« Le féminin peut être le moteur d’une révolution » (Corine Pelluchon)

Dans son récent ouvrage, « L’espérance ou la traversée de l’impossible » (Rivages, 2023), qui s’adresse d’abord aux jeunes et à tous ceux qui souffrent d’éco-anxiété, ou qui s’inquiètent de la montée des extrêmes et des nationalismes, la philosophe Corine Pelluchon ouvre un horizon d’espérance, dans lequel l’innovation a un rôle prépondérant à jouer. Or, pour atteindre l’espérance, il faut « traverser l’impossible », aspirer à un projet de société qui viendrait servir le vivant au lieu de le détruire – un projet où les femmes ont une grande place à prendre. Entretien avec une fervente défenseuse de la cause animale et environnementale. (Cet article est issu de T La Revue n°15 – « Sobriété, frugalité, ingéniosité : comment innover autrement ? »)
(Crédits : Florian Thoss)

Comment atteindre l'espérance ?

Corine Pelluchon Il s'agit d'abord de baisser les armes, de faire place à quelque chose que l'on n'attend pas. L'espérance naît précisément de l'inespéré, de l'inespérable. C'est un horizon qui s'ouvre, une respiration. L'idée que demain ne sera pas pire qu'aujourd'hui. On ne peut atteindre l'espérance que si l'on renonce à la maîtrise - ce qui n'est pas chose aisée dans nos sociétés, où l'on veut tout contrôler, tout expliquer, tout calculer. L'espérance est opposée au déni. Elle implique que l'on regarde en face la gravité de la situation, et que l'on désencombre son regard des faux espoirs et des solutions illusoires...

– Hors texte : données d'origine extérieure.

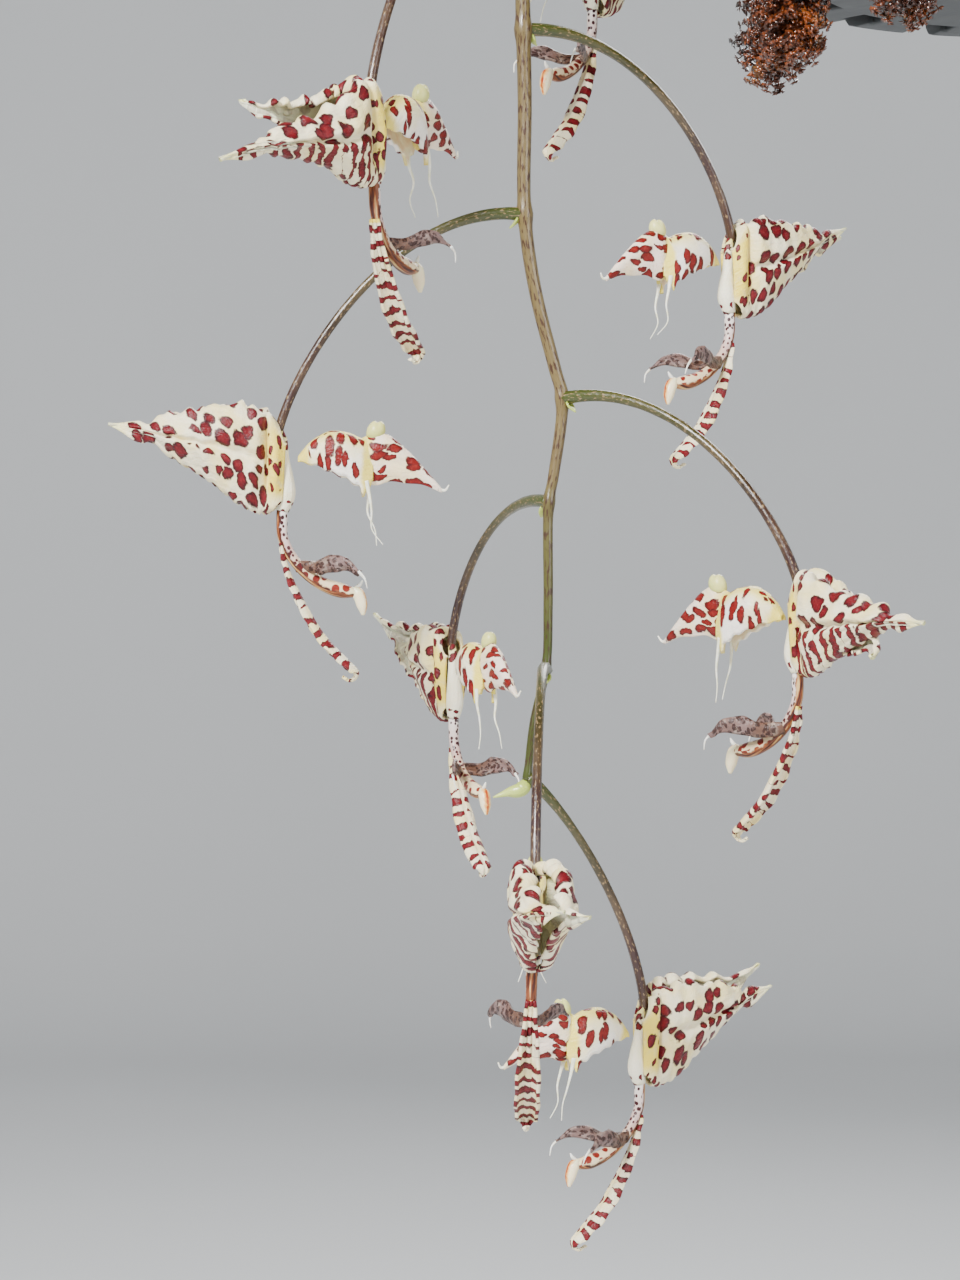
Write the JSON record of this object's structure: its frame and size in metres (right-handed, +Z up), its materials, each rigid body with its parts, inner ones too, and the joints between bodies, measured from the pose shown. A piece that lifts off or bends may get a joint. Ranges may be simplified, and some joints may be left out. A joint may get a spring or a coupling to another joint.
{
  "type": "potted hanging orchid",
  "caption": "Hanging pot of an orchid with ribbed bulbs, pleated leaves and a flower spike of spotted blooms that hangs down beside the pot.",
  "frame": {"origin": "the point under the hook's crook where it rests on the rail that it hangs from, on the pot's axis", "axes": "+Z up along the pot's axis, -Y the front, from which all the blooms are seen beside the pot, and the flower spike on the -X side"},
  "size_m": [0.3625, 0.3992, 0.5637],
  "materials": {
    "steel_wire": "drawn galvanised wire",
    "pot_plastic": "moulded polypropylene, satin",
    "sphagnum": "wet orange-brown moss and bark",
    "bulb_skin": "waxy ribbed green skin",
    "leaf_skin": "thin pleated leaf, satin",
    "stem_skin": "tan stem flecked red brown, olive to maroon stalks",
    "sepal_skin": "cream petal skin with crimson spots",
    "column_skin": "white to orange-brown petal skin with crimson bars",
    "lip_skin": "waxy cream and yellow with crimson blotches"
  },
  "bodies": {
    "root": {"hanger_hook": "steel_wire", "hanger_wire_1": "steel_wire", "hanger_wire_2": "steel_wire", "hanger_wire_3": "steel_wire", "pot": "pot_plastic", "growing_medium": "sphagnum", "pseudobulb_1": "bulb_skin", "pseudobulb_2": "bulb_skin", "pseudobulb_3": "bulb_skin", "pseudobulb_4": "bulb_skin", "pseudobulb_5": "bulb_skin", "leaf_1": "leaf_skin", "leaf_2": "leaf_skin", "leaf_3": "leaf_skin", "leaf_4": "leaf_skin", "leaf_5": "leaf_skin", "leaf_6": "leaf_skin", "leaf_7": "leaf_skin", "flower_stem": "stem_skin", "bloom_a_sepals": "sepal_skin", "bloom_a_column": "column_skin", "bloom_a_lip": "lip_skin", "bloom_b_sepals": "sepal_skin", "bloom_b_column": "column_skin", "bloom_b_lip": "lip_skin", "bloom_c_sepals": "sepal_skin", "bloom_c_column": "column_skin", "bloom_c_lip": "lip_skin", "bloom_d_sepals": "sepal_skin", "bloom_d_column": "column_skin", "bloom_d_lip": "lip_skin", "bloom_e_sepals": "sepal_skin", "bloom_e_column": "column_skin", "bloom_e_lip": "lip_skin", "bloom_f_sepals": "sepal_skin", "bloom_f_column": "column_skin", "bloom_f_lip": "lip_skin", "bloom_g_sepals": "sepal_skin", "bloom_g_column": "column_skin", "bloom_g_lip": "lip_skin", "bloom_h_sepals": "sepal_skin", "bloom_h_column": "column_skin", "bloom_h_lip": "lip_skin"}
  },
  "joints": []
}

... et que l'on reconnaisse ses limites ?

C.P. Plus que les reconnaître, il nous faut les accepter ! Il y a quelque chose de l'ordre de l'humilité dans cette quête d'espérance, et dans l'acceptation de notre finitude, de notre faillibilité... Cette prise de conscience est très difficile, car elle va de pair avec la reconnaissance des erreurs associées à notre modèle de développement. Qui plus est, l'absence de perspective fait parfois le lit de l'extrême droite et des partis nationalistes, qui profitent de ce vide pour proposer des récits simplificateurs à partir de l'opposition « amis-ennemis ». Si j'ai écrit ce livre, c'est d'abord pour m'adresser aux jeunes, à celles et ceux qui se sentent à la fois impuissants et en colère, face à l'insuffisance des réponses apportées au dérèglement climatique.

Que leur dites-vous, justement, à ces jeunes ?

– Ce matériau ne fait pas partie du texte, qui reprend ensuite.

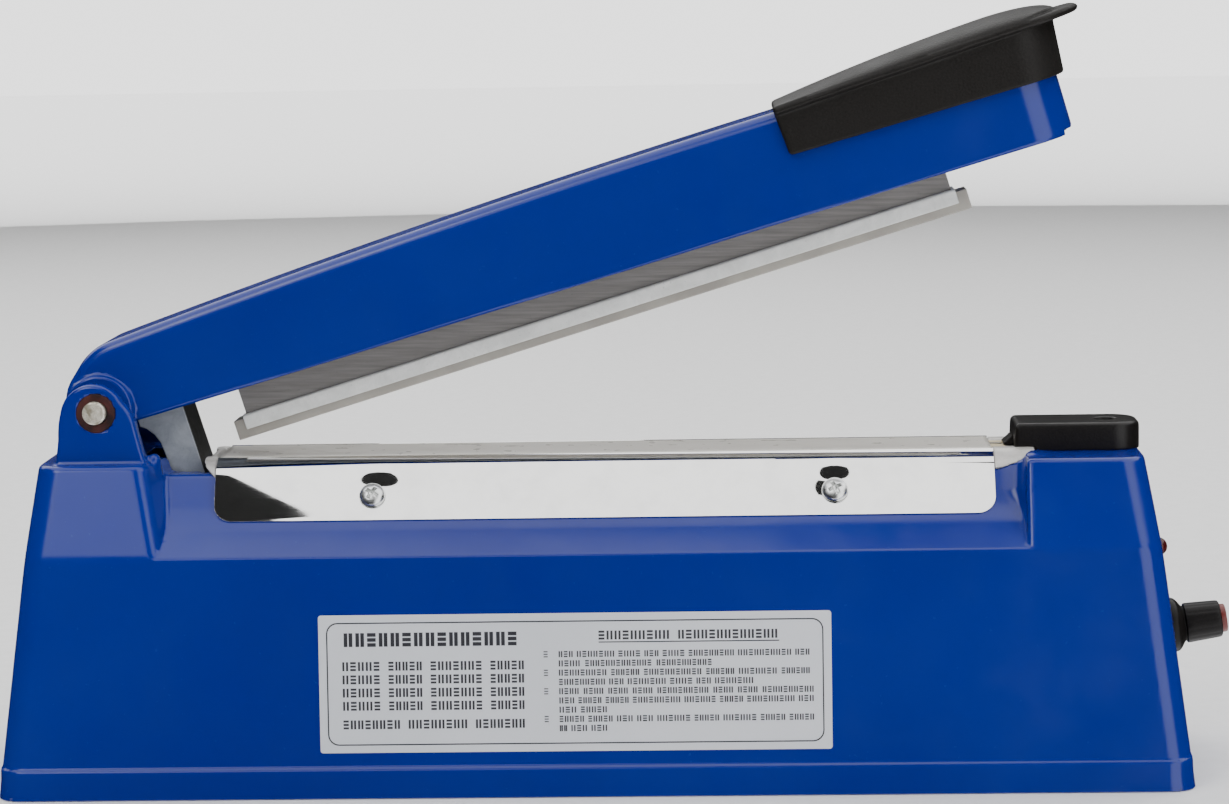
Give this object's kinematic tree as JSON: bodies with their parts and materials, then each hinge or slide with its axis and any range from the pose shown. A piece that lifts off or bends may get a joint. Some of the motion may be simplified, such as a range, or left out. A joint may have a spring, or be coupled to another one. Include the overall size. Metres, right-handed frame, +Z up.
{
  "type": "impulse heat sealer",
  "caption": "Bench impulse heat sealer: plastic base with a heated bed between polished clamp plates, hinged press arm with sprung press bar, end knob for the heating time.",
  "frame": {"origin": "centre of the base's flat underside, with the arm open against its stop", "axes": "+X along the base from the hinge to the knob end, +Y to the rear, +Z up"},
  "size_m": [0.3334, 0.0813, 0.2079],
  "materials": {
    "blue_housing": "glossy moulded ABS",
    "black_plastic": "fine-grained moulded plastic",
    "rubber": "matt rubber",
    "polished_plate": "mirror-polished sheet",
    "zinc_steel": "zinc-plated steel",
    "nickel": "nickel-plated screws and pins",
    "aluminium": "drawn, lightly mottled",
    "silicone": "translucent grey-beige silicone",
    "carrier_steel": "brownish grey plated steel",
    "ptfe": "PTFE-coated glass cloth",
    "glass_cloth": "woven glass tape",
    "nichrome": "drawn ribbon",
    "phenolic": "reddish brown fibre board",
    "brass": "machined",
    "label": "printed silver-grey film",
    "laminations": "varnished laminations",
    "winding": "enamelled copper under tape",
    "bobbin": "moulded nylon",
    "board_green": "solder-masked board",
    "component_blue": "moulded case",
    "component_black": "moulded case",
    "red_plastic": "red moulded plastic",
    "red_lens": "dark red moulded lens",
    "neon_glass": "small neon lamp"
  },
  "bodies": {
    "base": {"base_housing": "blue_housing", "bottom_plate": "black_plastic", "bottom_screws": "nickel", "rubber_feet": "rubber", "cord_gland": "rubber", "hinge_bushes": "phenolic", "hinge_pin": "nickel", "pin_clip": "zinc_steel", "bed": "aluminium", "bed_screws": "zinc_steel", "insulation_strip": "glass_cloth", "heating_element": "nichrome", "ptfe_cloth": "ptfe", "electrode_insulators": "phenolic", "electrode_blocks": "brass", "front_plate": "polished_plate", "rear_plate": "polished_plate", "plate_screws": "nickel", "end_cap": "black_plastic", "end_cap_screw": "zinc_steel", "label_plate": "label", "transformer_core": "laminations", "transformer_bobbin": "bobbin", "transformer_coil": "winding", "transformer_bracket": "zinc_steel", "transformer_screws": "nickel", "timer_board": "board_green", "board_standoffs": "bobbin", "board_screws": "nickel", "relay": "component_blue", "capacitor": "component_black", "timer_chip": "component_black", "terminal_block": "board_green", "potentiometer": "zinc_steel", "pot_nut": "nickel", "indicator_lens": "red_lens", "indicator_lamp": "neon_glass", "micro_switch": "component_black", "switch_bracket": "zinc_steel", "switch_screws": "nickel", "spring_bracket": "zinc_steel", "return_spring": "zinc_steel"},
    "arm": {"arm_shell": "blue_housing", "arm_frame": "zinc_steel", "lever_leg": "zinc_steel", "arm_screws": "nickel", "grip": "black_plastic", "grip_screws": "nickel", "bar_springs": "zinc_steel"},
    "press_bar": {"bar_carrier": "carrier_steel", "carrier_screws": "nickel", "guide_pins": "nickel", "press_bar": "aluminium", "silicone_strip": "silicone"},
    "time_knob": {"pot_shaft": "zinc_steel", "knob": "black_plastic", "knob_cap": "red_plastic"},
    "switch_plunger": {"switch_plunger": "red_plastic"}
  },
  "joints": [
    {"name": "arm_hinge", "type": "hinge", "parent": "base", "child": "arm", "pos_m": [-0.133, 0, 0.103], "axis": [0, 1, 0], "range_deg": [0, 16.85], "stiffness_Nm_per_rad": 1.2, "springref_deg": -42.97, "deforming": ["return_spring"]},
    {"name": "bar_slide", "type": "slide", "parent": "arm", "child": "press_bar", "axis": [-0.2899, 0, 0.9571], "range_m": [0, 0.00675], "deforming": ["bar_springs"]},
    {"name": "knob_turn", "type": "hinge", "parent": "base", "child": "time_knob", "pos_m": [0.15584, 0, 0.0372], "axis": [0.9916, 0, 0.1296], "range_deg": [-135, 135]},
    {"name": "plunger_slide", "type": "slide", "parent": "base", "child": "switch_plunger", "axis": [-1, 0, 0], "range_m": [0, 0.0012]}
  ],
  "couplings": [
    {"joint": "bar_slide", "follows": "arm_hinge", "m_per_rad": 0.02295},
    {"joint": "plunger_slide", "follows": "arm_hinge", "m_per_rad": 0.00408}
  ]
}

C.P. Malgré le sentiment que les choses ne bougent pas, ou pas assez vite, il est important de souligner que l'éco-dépression qu'ils ressentent a une noble origine : l'amour du monde et le vœu que l'humanité soit enfin à la hauteur des défis actuels. Seulement voilà, on ne peut faire l'économie du négatif. Il convient de le traverser : de le vivre sans chercher à tout expliquer, et sans le fuir. Cette traversée, paradoxalement, rend sensible aux signes qui témoignent d'alternatives fiables à notre modèle de développement. L'espérance est donc la capacité à voir dans le chaos du présent les signes avant-coureurs d'un mouvement qui pourrait ouvrir l'horizon, et que j'appelle « l'âge du vivant ».

Vous dites que vous vous faites l'écho de « nouvelles Lumières ». À quoi faites-vous référence ?

C.P. Comme je l'ai développé dans un précédent ouvrage (Les Lumières à l'âge du vivant, Points, 2022, NDLR), les Lumières désignent moins un continent ou une époque qu'une attitude consistant à avoir un regard critique sur le temps présent et à identifier ses dangers et ses défis. En tant que structure intellectuelle, elles sont associées à un projet d'émancipation liée à l'autonomie, la démocratisation, l'idée de l'unité du genre humain. Mais j'ai montré qu'il importait, tout en reprenant cet héritage du XVIIIe siècle, de dépasser les fondements anthropocentristes et dualistes du passé. Les nouvelles Lumières que je propose sont radicalement écologiques.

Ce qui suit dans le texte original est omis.